A mídia constrói uma imagem negativa do professor. Esta é a conclusão do estudo Quando o professor é notícia? Imagens de professor e imagens de jornalismo, desenvolvido por Kátia Zanvettor Ferreira, jornalista, pesquisadora e professora de comunicação. Durante o período entre dezembro de 2010 e dezembro de 2011, ela analisou notícias de diversos jornais do Estado de São Paulo, observando a construção do texto jornalístico e a análise do discurso, que é conservador, segundo suas avaliações.
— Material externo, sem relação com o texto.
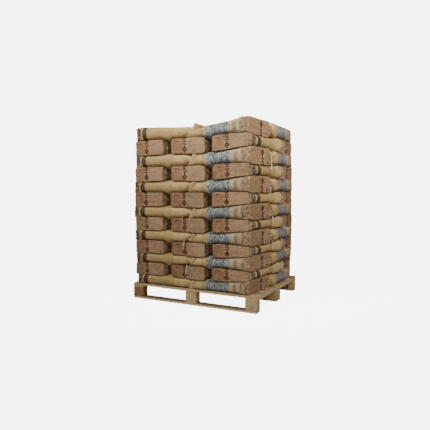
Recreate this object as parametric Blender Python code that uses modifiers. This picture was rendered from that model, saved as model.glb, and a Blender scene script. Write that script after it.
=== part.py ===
"""Pallet of sacks: a four way block pallet with thirteen layers of filled paper sacks.

Metres, +Z up. The origin is on the floor under the middle of the pallet. The 1200 mm side
runs along X, and the side seen broadest in the photograph faces -Y.
"""
import math
import random

import bmesh
import bpy

# pallet
PALLET_LENGTH = 1.200
PALLET_WIDTH = 1.000
RUNNER_HEIGHT = 0.020
BLOCK_HEIGHT = 0.078
STRINGER_HEIGHT = 0.020
DECK_HEIGHT = 0.020
BLOCK_LENGTH = 0.100
OUTER_BLOCK_WIDTH = 0.075
MIDDLE_BLOCK_WIDTH = 0.110
DECK_BOARDS = 7
DECK_BOARD_WIDTH = 0.100
EDGE_BEVEL = 0.0015
TOUCH_GAP = 0.0003

# load
LAYERS = 13
FIRST_LAYER_HEIGHT = 0.0930
LAYER_HEIGHT_STEP = 0.0022
SACK_LENGTH = 0.614
FOLDED_SACK_LENGTH = 0.566
SACK_WIDTH = 0.384
END_FACE_WIDTH = 0.316
CROSSWISE_CENTRES = (0.392, 0.017, -0.376)
FRONT_FACE_Y = -0.496
LOAD_HALF_LENGTH = 0.545
CROSSWISE_BACK_SHIFT = 0.004
LENGTHWISE_BACK_SHIFT = 0.020
ROW_OVERLAP = 0.018
SEAM_THICKNESS = 0.014
SEAM_SPREAD = 0.035
FRONT_JOINT_WAVE = 0.006
CORNER_RISE_LOW = 0.006
CORNER_RISE_HIGH = 0.024
BACK_RISE = 0.010
MID_HEIGHT_SPREAD = 0.014
UNEVENNESS = 0.003
CAGE_FULLNESS = 1.06
CORNER_FIRMNESS = 0.6
CAGE_END_FULLNESS = 1.01

PALLET_HEIGHT = RUNNER_HEIGHT + BLOCK_HEIGHT + STRINGER_HEIGHT + DECK_HEIGHT


def clear_file():
    for collection in list(bpy.data.collections):
        bpy.data.collections.remove(collection)
    for thing in list(bpy.data.objects):
        bpy.data.objects.remove(thing, do_unlink=True)


def new_collection(name):
    collection = bpy.data.collections.new(name)
    bpy.context.scene.collection.children.link(collection)
    return collection


def new_material(name, colour, roughness):
    material = bpy.data.materials.new(name)
    material.use_nodes = True
    shader = material.node_tree.nodes["Principled BSDF"]
    shader.inputs["Base Color"].default_value = (*colour, 1.0)
    shader.inputs["Roughness"].default_value = roughness
    material.diffuse_color = (*colour, 1.0)
    return material


def mesh_object(name, shape, collection, material, parent):
    mesh = bpy.data.meshes.new(name)
    shape.to_mesh(mesh)
    shape.free()
    mesh.materials.append(material)
    thing = bpy.data.objects.new(name, mesh)
    thing.parent = parent
    collection.objects.link(thing)
    return thing


def group_empty(name, collection):
    empty = bpy.data.objects.new(name, None)
    collection.objects.link(empty)
    return empty


def board(name, size, low_corner, collection, material, parent):
    """A sawn piece of the given size, with its edges slightly broken."""
    shape = bmesh.new()
    bmesh.ops.create_cube(shape, size=1.0)
    bmesh.ops.scale(shape, vec=size, verts=shape.verts)
    thing = mesh_object(name, shape, collection, material, parent)
    thing.location = [low + extent / 2 for low, extent in zip(low_corner, size)]
    bevel = thing.modifiers.new("broken edges", "BEVEL")
    bevel.width = EDGE_BEVEL
    bevel.segments = 1
    bevel.limit_method = "ANGLE"
    return thing


def build_pallet(collection, wood, rough_wood):
    pallet = group_empty("pallet", collection)
    half_length = PALLET_LENGTH / 2
    half_width = PALLET_WIDTH / 2
    columns = ((-half_length, "left"), (-BLOCK_LENGTH / 2, "middle"),
               (half_length - BLOCK_LENGTH, "right"))
    rows = ((-half_width, OUTER_BLOCK_WIDTH, "front"),
            (-MIDDLE_BLOCK_WIDTH / 2, MIDDLE_BLOCK_WIDTH, "middle"),
            (half_width - OUTER_BLOCK_WIDTH, OUTER_BLOCK_WIDTH, "back"))
    block_top = RUNNER_HEIGHT + BLOCK_HEIGHT
    stringer_top = block_top + STRINGER_HEIGHT
    for y, width, row in rows:
        board(f"runner_{row}", (PALLET_LENGTH, width, RUNNER_HEIGHT),
              (-half_length, y, 0.0), collection, wood, pallet)
        for x, side in columns:
            board(f"block_{row}_{side}", (BLOCK_LENGTH, width, BLOCK_HEIGHT - TOUCH_GAP),
                  (x, y, RUNNER_HEIGHT + TOUCH_GAP), collection, rough_wood, pallet)
    for x, side in columns:
        board(f"stringer_{side}", (BLOCK_LENGTH, PALLET_WIDTH, STRINGER_HEIGHT - TOUCH_GAP),
              (x, -half_width, block_top + TOUCH_GAP), collection, wood, pallet)
    spacing = (PALLET_WIDTH - DECK_BOARD_WIDTH) / (DECK_BOARDS - 1)
    for number in range(DECK_BOARDS):
        board(f"deck_board_{number + 1}",
              (PALLET_LENGTH, DECK_BOARD_WIDTH, DECK_HEIGHT - TOUCH_GAP),
              (-half_length, -half_width + number * spacing, stringer_top + TOUCH_GAP),
              collection, wood, pallet)


def joint_height(number, x, y):
    """Height at x, y of the joint above layer `number`; joint 0 is the deck.

    The flat bottom ends of the sacks stand fuller than the sides, so the joints lean a
    little to and fro from layer to layer. The load stands higher to the right.
    """
    height = PALLET_HEIGHT + number * FIRST_LAYER_HEIGHT
    height += LAYER_HEIGHT_STEP * number * (number - 1) / 2
    if number == 0:
        return height
    side = x / (PALLET_LENGTH / 2)
    depth = y / (PALLET_WIDTH / 2)
    share = number / LAYERS
    wave = FRONT_JOINT_WAVE if number < LAYERS else 0.0
    if number % 2 == 0:
        wave = -wave
    corner_rise = CORNER_RISE_LOW + (CORNER_RISE_HIGH - CORNER_RISE_LOW) * share ** 1.5
    height += wave * depth
    height += corner_rise * (side + 1) / 2
    return height + BACK_RISE * share ** 2 * (depth + 1) / 2


def sack(name, number, origin, heading, seam, shakes, collection, paper, load):
    """One filled sack from a coarse cage: flat bottom end at the origin, sewn end ahead.

    `seam` is the part of the layer's height at which the sewn end lies.
    """
    full = SACK_WIDTH / 2 * CAGE_FULLNESS + shakes.uniform(0, UNEVENNESS) / 2
    end = END_FACE_WIDTH / 2 * CAGE_END_FULLNESS + shakes.uniform(-1, 1) * UNEVENNESS
    length = FOLDED_SACK_LENGTH if heading[0] else SACK_LENGTH
    layer_height = joint_height(number, 0, 0) - joint_height(number - 1, 0, 0)
    lip = SEAM_THICKNESS / layer_height
    # part of the length: half width, share of it that lies flat, lower and upper part
    stations = {
        0: (end, 0.97, 0.0, 1.0),
        1: (full, 0.88, 0.0, 1.0),
        2: (full, 0.86, 0.0, 1.0),
        3: (full * 0.92, 0.97, seam - lip, seam + lip),
    }
    cuts = (0.14, 0.86)
    shape = bmesh.new()
    bmesh.ops.create_cube(shape, size=1.0)
    bmesh.ops.translate(shape, vec=(0.5, 0.0, 0.5), verts=shape.verts)
    for place, direction in ((cuts[0], "x"), (cuts[1], "x"), (0.5, "z")):
        across = direction == "z"
        bmesh.ops.bisect_plane(
            shape, geom=shape.verts[:] + shape.edges[:] + shape.faces[:], dist=1e-6,
            plane_co=(0, 0, place) if across else (place, 0, 0),
            plane_no=(0, 0, 1) if across else (1, 0, 0))
    crease = shape.edges.layers.float.new("crease_edge")
    for edge in shape.edges:
        edge[crease] = edge_firmness(edge, cuts)
    for vertex in shape.verts:
        along, across, up = vertex.co
        station = sum(along > cut - 0.01 for cut in (*cuts, 1.0))
        half, flat, low, high = stations[station]
        middle = abs(up - 0.5) < 1e-4
        vertex.co.x = along * length
        vertex.co.y = math.copysign(half if middle else half * flat, across)
        ground = (origin[0] + heading[0] * vertex.co.x - heading[1] * vertex.co.y,
                  origin[1] + heading[1] * vertex.co.x + heading[0] * vertex.co.y)
        floor = joint_height(number - 1, *ground) + TOUCH_GAP
        top = joint_height(number, *ground)
        part = (low + high) / 2 if middle else low if up < 0.5 else high
        vertex.co.z = floor + (top - floor) * part
    thing = mesh_object(name, shape, collection, paper, load)
    thing.location = (*origin, 0.0)
    thing.rotation_euler.z = math.atan2(heading[1], heading[0])
    filled = thing.modifiers.new("filled shape", "SUBSURF")
    filled.levels = 1
    filled.render_levels = 1
    return thing


def edge_firmness(edge, cuts):
    """How little a cage edge is rounded: the bottom end's rim most, the mid-height line not."""
    near, far = sorted(vertex.co.x for vertex in edge.verts)
    if all(abs(vertex.co.z - 0.5) < 1e-4 for vertex in edge.verts):
        return 0.0
    if far < 1e-4:
        return 0.9
    if far - near > 1e-4:
        return CORNER_FIRMNESS
    return CORNER_FIRMNESS if far < cuts[1] + 0.01 else 0.5


def layer_sacks(number):
    """Origin and heading of the five sacks of a layer, bottom ends outward."""
    spread = MID_HEIGHT_SPREAD * math.sin(math.pi * (number - 0.5) / LAYERS)
    half = LOAD_HALF_LENGTH - MID_HEIGHT_SPREAD / 2 + spread
    side_row = FRONT_FACE_Y + SACK_WIDTH / 2
    back_row = FRONT_FACE_Y + SACK_WIDTH + SACK_LENGTH - ROW_OVERLAP
    turned = number % 2 == 0
    lengthwise_shift = -LENGTHWISE_BACK_SHIFT if turned else 0.0
    crosswise_shift = 0.0 if turned else CROSSWISE_BACK_SHIFT
    places = [((lengthwise_shift - half, side_row), (1, 0)),
              ((lengthwise_shift + half, side_row), (-1, 0))]
    for step, centre in enumerate(CROSSWISE_CENTRES):
        places.append(((centre + spread * (1 - step / 2) + crosswise_shift, back_row), (0, -1)))
    if turned:
        middle = (FRONT_FACE_Y + back_row) / 2
        places = [((-x, 2 * middle - y), (-dx, -dy)) for (x, y), (dx, dy) in places]
    return places


def build_layer(number, collection, joined, paper, load):
    shakes = random.Random(100 + number)
    sway = shakes.uniform(-1, 1) * UNEVENNESS - 0.010
    pieces = []
    for place, (origin, heading) in enumerate(layer_sacks(number)):
        shift = shakes.uniform(-1, 1) * UNEVENNESS / 3
        inward = shakes.uniform(0, 1) * UNEVENNESS
        origin = (origin[0] + sway + heading[0] * inward + abs(heading[1]) * shift,
                  origin[1] + heading[1] * inward)
        name = f"sack_layer_{number:02d}" if place == 0 else f"sack_{number:02d}_{place + 1}"
        home = collection if place == 0 else joined
        seam = 0.5 + SEAM_SPREAD * (place - 2)
        pieces.append(sack(name, number, origin, heading, seam, shakes, home, paper, load))
    base = pieces[0]
    for other in pieces[1:]:
        other.hide_render = True
        other.display_type = "WIRE"
        join = base.modifiers.new(f"join {other.name}", "BOOLEAN")
        join.operation = "UNION"
        join.solver = "EXACT"
        join.object = other
    return base


def main():
    clear_file()
    collection = new_collection("pallet_of_sacks")
    joined = new_collection("joined_pieces")
    wood = new_material("pallet_wood", (0.42, 0.29, 0.16), 0.75)
    rough_wood = new_material("block_wood", (0.36, 0.24, 0.13), 0.85)
    paper = new_material("kraft_paper", (0.42, 0.29, 0.16), 0.8)
    build_pallet(collection, wood, rough_wood)
    load = group_empty("load", collection)
    for number in range(1, LAYERS + 1):
        build_layer(number, collection, joined, paper, load)


main()
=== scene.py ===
# %% [markdown]
# # A pallet of filled paper sacks
# A wooden block pallet carries thirteen layers of filled paper sacks, five in each layer. Every second
# layer is turned half round, so that the layers lock each other like bricks. The pallet comes from the
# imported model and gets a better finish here. The sacks are modelled again, as soft filled bags.

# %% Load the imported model
import math
import random
import bmesh
import bpy
import numpy as np
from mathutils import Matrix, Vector, noise


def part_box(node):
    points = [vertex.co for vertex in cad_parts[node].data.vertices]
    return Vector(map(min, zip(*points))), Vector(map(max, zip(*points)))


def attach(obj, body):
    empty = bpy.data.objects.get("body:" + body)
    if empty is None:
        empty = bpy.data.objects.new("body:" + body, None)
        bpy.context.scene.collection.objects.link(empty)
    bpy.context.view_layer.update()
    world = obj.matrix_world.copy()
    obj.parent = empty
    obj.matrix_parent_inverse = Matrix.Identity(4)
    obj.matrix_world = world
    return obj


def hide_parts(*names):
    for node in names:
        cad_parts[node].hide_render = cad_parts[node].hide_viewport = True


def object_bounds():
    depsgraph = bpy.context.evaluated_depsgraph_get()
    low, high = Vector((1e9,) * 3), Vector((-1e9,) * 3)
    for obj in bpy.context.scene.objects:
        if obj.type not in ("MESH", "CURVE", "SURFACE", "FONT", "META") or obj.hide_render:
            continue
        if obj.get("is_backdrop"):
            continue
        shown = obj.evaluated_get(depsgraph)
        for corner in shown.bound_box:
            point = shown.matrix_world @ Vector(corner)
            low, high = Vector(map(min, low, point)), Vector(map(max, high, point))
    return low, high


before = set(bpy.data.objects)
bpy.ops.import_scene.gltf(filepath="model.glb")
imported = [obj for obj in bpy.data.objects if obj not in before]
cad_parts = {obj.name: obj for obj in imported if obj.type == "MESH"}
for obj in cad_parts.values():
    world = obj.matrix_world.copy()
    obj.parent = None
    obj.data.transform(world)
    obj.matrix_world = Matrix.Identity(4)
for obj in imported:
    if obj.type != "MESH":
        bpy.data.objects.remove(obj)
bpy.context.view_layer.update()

# %% [markdown]
# ## Camera
# The photograph looks along the front and the right side at once, from a little under the top of the
# load. The place, the turn and the lens below were worked out from the corners of the pallet and the
# joints between the layers. The picture is square, so the sensor width counts both ways.

# %% Camera
CAMERA_PLACE = (1.880, -3.617, 0.934)
CAMERA_TURN = (math.radians(87.3), 0.0, math.radians(27.84))
CAMERA_LENS = 36.44


def new_object(name, data):
    thing = bpy.data.objects.new(name, data)
    bpy.context.scene.collection.objects.link(thing)
    return thing


camera = new_object("camera", bpy.data.cameras.new("camera"))
camera.data.lens = CAMERA_LENS
camera.data.sensor_width = 36.0
camera.location = CAMERA_PLACE
camera.rotation_euler = CAMERA_TURN
bpy.context.scene.camera = camera
print("camera", CAMERA_LENS, "mm lens, height", CAMERA_PLACE[2], "m")

# %% [markdown]
# ## Small helpers for node trees
# A shader is a tree of nodes joined by wires. Here a wire is an object of its own that adds and
# multiplies like a number: each sum puts one more node into the tree. So the recipes further down read
# like sentences, and the drawing of wood or paper can be followed line by line.

# %% Node helpers


def set_inputs(node, **inputs):
    """Wires or sets a node's sockets: by name, with _ for a space, or by number, as n0 or n1."""
    for key, value in inputs.items():
        key = key.replace("_", " ")
        socket = node.inputs[int(key[1:])] if key[0] == "n" and key[1:].isdigit() else node.inputs[key]
        value = getattr(value, "socket", value)
        if isinstance(value, bpy.types.NodeSocket):
            node.id_data.links.new(value, socket)
        else:
            socket.default_value = value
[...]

“Os principais problemas são que há pouco espaço para pluralidade de opiniões e os temas abordados pela mídia são ditados pelas fontes oficiais. O professor é pouco ouvido e quando isso acontece, é apenas para abordar assuntos de senso comum. A imagem que a imprensa cria do professor é negativa. Ele é criticado, frequentemente, por sua pouca qualificação. No entanto, ao invés de cobrar formas de qualificá-lo, como planos de carreira, melhorias de salários, a imprensa vai na direção de uma simples substituição do profissional. É uma solução reacionária da mídia, simplista e que evita reflexões e um confronto de opiniões”, analisa Kátia.


Ela defende, como pesquisadora e pessoa política, que há necessidade de fazer novas conformações, desconstruir o discurso dos jornalistas, que alimentam os meios de comunicação com deturpações sobre a imagem do professor. Para isso, acredita que o profissional deve ter uma formação mais crítica.









O Seminário


Para debater a cobertura da educação na mídia, as revistas Educação e Negócios da Comunicação, além do Instituto Internacional de Ciências Sociais (IICS), promovem o I Seminário Internacional de Educação, Jornalismo e Comunicação. A programação prevê a divisão de temas em quatro mesas debatedoras: cobertura jornalística e linhas editoriais sobre educação na América Latina, contribuições e desafios derivados da presença de economistas na educação, comunicação, educação e tecnologia e direito e judicialização da educação. O seminário acontece nos dias 9 e 10 de setembro e tem cobertura on-line no site da revista Educação.